Imagina andar de bicicleta em um lugar onde os carros param para a gente passar mesmo quando não tem sinal? Imagina andar de bicicleta com certeza de que NUNCA você vai encontrar um carro parado na ciclovia? Pois é.
Sim, eu virei biker. Eu virei tão biker que eu quase choro de emoção quando vejo as fotos das ciclovias de São Paulo e me pego falando: “nossa, que lindo!” Ainda sou tímida e nunca saí do meu bairro (mas o meu bairro é grande, calma). Mas quando tenho que fazer alguma coisa chata, ir ao banco, ir ao supermercado, eu penso: “ah, que delicia, vou de bike.” Outro dia vi um vídeo da ciclovia de SP e das pessoas reclamando e quase chorei. De raiva. Então, abaixo, algumas das coisas que fazem as ciclovias de Berlim serem um lugar do caralho. Um lugar onde eu me sindo parte da cidade e onde me sinto uma pessoa (isso não acontece sempre comigo):
1-Os carros param no sinal (e mesmo quando não tem sinal)
Isso é um choque muito grande para uma brasileira. Várias vezes, como pedestre, já fui xingada por motoristas de carros. Motivo: eu não atravessava a rua e esperava que eles passassem! Sim. Algumas ruas não têm sinal, mas têm preferência para pedestre e ciclistas. E eu ficava ali, parada, esperando o carro, esse ser que sempre mandou na minha vida, passar. O motorista apressado me via e fazia um gesto do estilo: “passa logo, porra!”. Isso ainda acontece e eu tenho vontade de dizer: “desculpa, eu vivia em São Paulo, eu tinha medo de ser atacada por carros.” Com a bike, passo de boas. Dou uma olhadinha para ver se vem outra bike. Se vem vindo um carro e a preferência é minha, eu simplesmente passo! E eles param! Isso é um choque e tanto.
Em seu livro sobre Berlim, João Ubaldo Ribeiro conta a seginte piada. “Você está atravessando a rua em Berlim. Você sai corrrendo com medo de um carro. O seu amigo alemão diz: calma, o carro já te viu. No Brasil, você está atravessando a rua e grita para o seu amigo alemão: corre, o carro já te viu!!!”

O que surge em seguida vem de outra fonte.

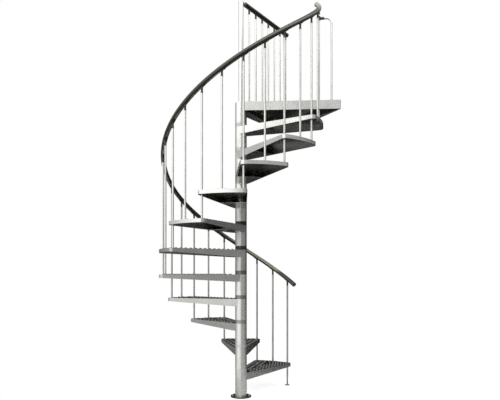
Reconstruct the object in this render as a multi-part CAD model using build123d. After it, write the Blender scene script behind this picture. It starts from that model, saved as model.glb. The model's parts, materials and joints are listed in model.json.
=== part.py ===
from build123d import *
import os
from math import asin, atan, cos, degrees, radians, sin, tan

os.makedirs("parts", exist_ok=True)

# Spiral stair, all lengths in millimetres and all angles in degrees.
# The column axis is Z and the floor is z = 0. Angles run anticlockwise from +X, seen from above.

# Layout of the flight
total_rise = 2526.0
tread_count = 11
tread_turn = 27.9
first_angle = 47.7
tip_radius = 700.0
baluster_inset = 35.0

# Column
column_diameter = 100.0
column_wall = 4.0
pole_diameter = 42.0
pole_below_rail = 4.0
pole_play = 0.25
ring_height = 33.5
hub_plate = 8.0
pole_cap_height = 5.0
pole_cap_bevel = 2.0

# Base flange
flange_diameter = 178.0
flange_thickness = 12.0
flange_bolt_circle_diameter = 142.0
flange_bolt_hole = 14.0
flange_bolt_count = 4

# Treads
tread_sheet = 3.0
tread_corner_margin = 26.0
tread_corner_radius = 34.0
tread_depth_at_column = 62.0
tread_depth_at_tip = 28.0
tread_closing_reach = 275.0

# Raised studs on the treads and the landing
stud_foot_diameter = 21.0
stud_height = 5.7
stud_sides = 6
stud_taper = 22.0
stud_pitch = 45.0
stud_edge_margin = 27.0
stud_column_gap = 12.0
stud_baluster_gap = 3.0

# Balusters and their sockets
baluster_diameter = 16.0
baluster_hole_play = 0.5
socket_diameter = 20.0
socket_height = 44.0
saddle_width = 14.0
saddle_uphill = 30.0
saddle_downhill = 14.0
saddle_thickness = 4.0
foot_diameter = 48.0
foot_thickness = 5.0

# Handrail
rail_diameter = 40.0
rail_flat_width = 22.0
rail_flats = 13
rail_over_nosing = 800.0
rail_overrun_bottom = 7.0
rail_overrun_top = 10.5
rail_seat_play = 0.25
cap_diameter = 42.0
cap_thickness = 8.0
cap_bevel = 2.5

# Landing
landing_lead = 1.9
landing_spread = 59.0
landing_beyond_tip = 17.0
landing_sheet = 4.0
landing_depth = 75.0
landing_corner_radius = 8.0
landing_rail_height = 876.0
landing_rail_gap = 42.0
landing_baluster_count = 7
landing_first_baluster = 130.0
landing_baluster_inset = 35.0
landing_rail_overhang = 24.0
landing_saddle_half = 14.0
bracket_diameter = 22.0

# Bent post beside the top of the flight
bent_post_arm_length = 105.5
bent_post_radius = 40.0
clamp_below_socket = 34.0
clamp_diameter = 27.0
clamp_height = 30.0
clamp_sleeve_diameter = 22.0
clamp_sleeve_length = 44.0
clamp_play = 0.15
clamp_web = 3.0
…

Quanto tem sinal e você está de bike é assim: o verde é o verde e você pode atravessar sem medo!! É a SUA hora de passar. É a SUA hora de atravessar. Olha só, você também é gente! Se sentir gente no meio de uma rua é uma sensação muito boa.
2- As pessoas não andam a pé nas ciclovias
E isso é um conselho e um aviso sério para quem pensa em vir a Berlim nas férias. Tomem cuidado com a ciclovia. Mesmo. É perigoso. Você pode ser atropelado. Eu já quase fui várias vezes. Mas por que você pode ser atropelado? Ué, porque a ciclovia é como uma rua. Se você atravessa no meio da rua com o sinal aberto você pode ser atropelado, claro. Evidente: só descobri isso quando passei a usar a ciclovia como ciclista, não como pedestre. Em Berlim, bicicleta também é gente.

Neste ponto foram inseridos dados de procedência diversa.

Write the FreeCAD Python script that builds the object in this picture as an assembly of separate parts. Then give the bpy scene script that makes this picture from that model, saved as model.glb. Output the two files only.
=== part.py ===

3-Não existe possibilidade de alguém estacionar na ciclovia.
Nunca. Em hipótese alguma. Se algum carro ou caminhão parar em uma ciclovia em Berlim, acho que ele vai ser destruído rapidamente. Sim, vão tacar pedra, fogo. Não estou sugerindo que as pessoas de São Paulo façam isso. Só estou falando como é. E não, nunca soube de um caso de um carro ter sido queimado por estacionar em uma ciclovia. Mas isso porque nunca soube de um caso de um carro ter estacionado em uma ciclovia.
4-Existe muito ciclista insuportável
Assim como existem motoristas insuportáveis e pedestres insuportáveis, existem os ciclistas playboys agressivos. Os mais insuportáveis em Berlim costumam ser os de bikes caras e modernas, meia idade, usando capacete. Não, não é obrigatório usar capacete em Berlim. Esses caras do capacete costumam ser coxinhas nas suas bikes caras, muito parecidos com os motoristas de carros muito caros no Brasil. Eles correm muito e xingam os lerdos. Melhor estratégia: andar perto da calçada, que é a área reservada para os lerdos e medrosos, como eu.
Mas se um desses te xingar, xingue de volta. A ciclovia é muito democrática. Tem mães puxando aqueles carrinhos que carregam crianças. Muitas senhoras de cabelos brancos. Patricinhas. Punks. E até lerdas desajeitadas como eu, isso porque a rua também é dos lerdos. A rua. A rua é noiz!